The Electronic Frontier Foundation is a non-profit, member-supported civil liberties organization working to protect individual rights in the digital world. EFF actively encourages and challenges industry, government and the courts to support free expression, privacy and openness in the information society.

(Note: This writer has been a member of the EFF for several years and continues to donate, financially, to the EFF.)

Potential Outcome

If the appeals court does not rule that the trial court erred in refusing to quash the subpoena, The Star will be compelled to identify the individual who anonymously posted the statements on the The Star’s website.

How This Affects You

Many Mitchell News reaeders also read other area online publications, such as the Bedford Times-Mail and Bloomington Herald-Times, both of which allow subscribers to post comments on news stories.

Like the Times-Mail, the Herald-Times, and many other online publications, The Star requires that users “provide information about themselves which The Star does not publish or otherwise disclose” before a reader can provide commentary (Mitchell News does not require this information).

If you subscribe to the Times-Mail or Herald-Times and comment online, you already know that these news organizations are aware of your identity, though they do not publish this information nor do they associate commenter’s pseudonyms with their real names — as far as I am aware.

If The Star is unsuccessful in its fight, however, they would be required to upon receipt of a subpoena. If someone did not like a comment you made, they could potentially subpoena the newspaper to reveal your identity.

Subpoenas and Mitchell News

Like any other entity, Mitchell News could be legally forced to provide any identifying information about an online commenter.

Those of you who are long-time readers will no doubt remember years ago when the comment threads here often deteriorated into name-calling, online fights, and false accusations. There were times when readers threatened to obtain subpoenas to find out a commenter’s true identity. To date, Mitchell News has never received a subpoena seeking information on a commenter’s identity.

How Mitchell News Protects Your Identity

Web servers (computers that web sites run on) normally log information about visitors to web sites. This information is often useful for troubleshooting and for statistical analysis, such as tracking the number of visitors, counting how many times an article was read, etc.
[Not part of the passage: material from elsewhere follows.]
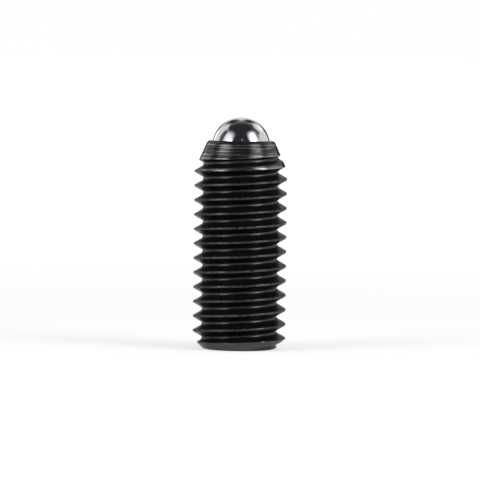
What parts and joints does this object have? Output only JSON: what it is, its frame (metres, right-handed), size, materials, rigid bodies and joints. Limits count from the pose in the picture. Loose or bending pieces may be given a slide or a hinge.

The server that Mitchell News is hosted on is privately owned and managed and does not log information about visitors to the Mitchell News website. Since Mitchell News does not require the real name or other identifying information about commenters, the only way to identify the person who posted a comment would be through their IP address (a unique number assigned to every computer on the Internet).

nginx, the web server used by Mitchell News, has been configured not to log information (including the IP address) of visitors to the Mitchell News site. WordPress, the software platform used to manage the web site does record your IP address when you post comment. An automated process runs on a regular basis, however, that “scrubs” this information from the database.

NOTE: You can read through our Terms of Use and Privacy Policy for more details.

What Would Happen if Mitchell News Received a Subpoena?

Upon receipt of a subpoena seeking information to identify an anonymous commenter, we would be required to review our files to see if we did, indeed, have the requested information. Because that information does not exist, however, we would quickly respond to the subpoena stating that we did not have any of the information requested. Without identifying information, any potential lawsuits would, quite likely, not proceed very far.

That would not be the case on other news sites. They do require and retain your identifying information and would provide that to law enforcement or the courts upon presentation of a subpoena.

Why Do You Have This Policy?

First and foremost, although we are slowly allowing the government to strip us of our rights, I strongly and completely believe in free speech, both online and in “the real world”.

In an article I wrote four and a half years ago entitled “Reader Comments”, I wrote:

“I firmly believe that the only way to get the citizens of Mitchell to say what they *really* think is to allow them to do so in a completely anonymous and confidential manner. If I made people identity themselves, less people would share their true thoughts. The people of Mitchell are scared to speak up because, if they do so, they have to fear reprise and retribution from the police and leaders of this town.”

If you decide to comment on any news stories on this website, you should be completely confident that you do not have to worry about being identified or having your words used against you.

We will continue to follow the case regarding the subpoena to The Star and will report outcomes here.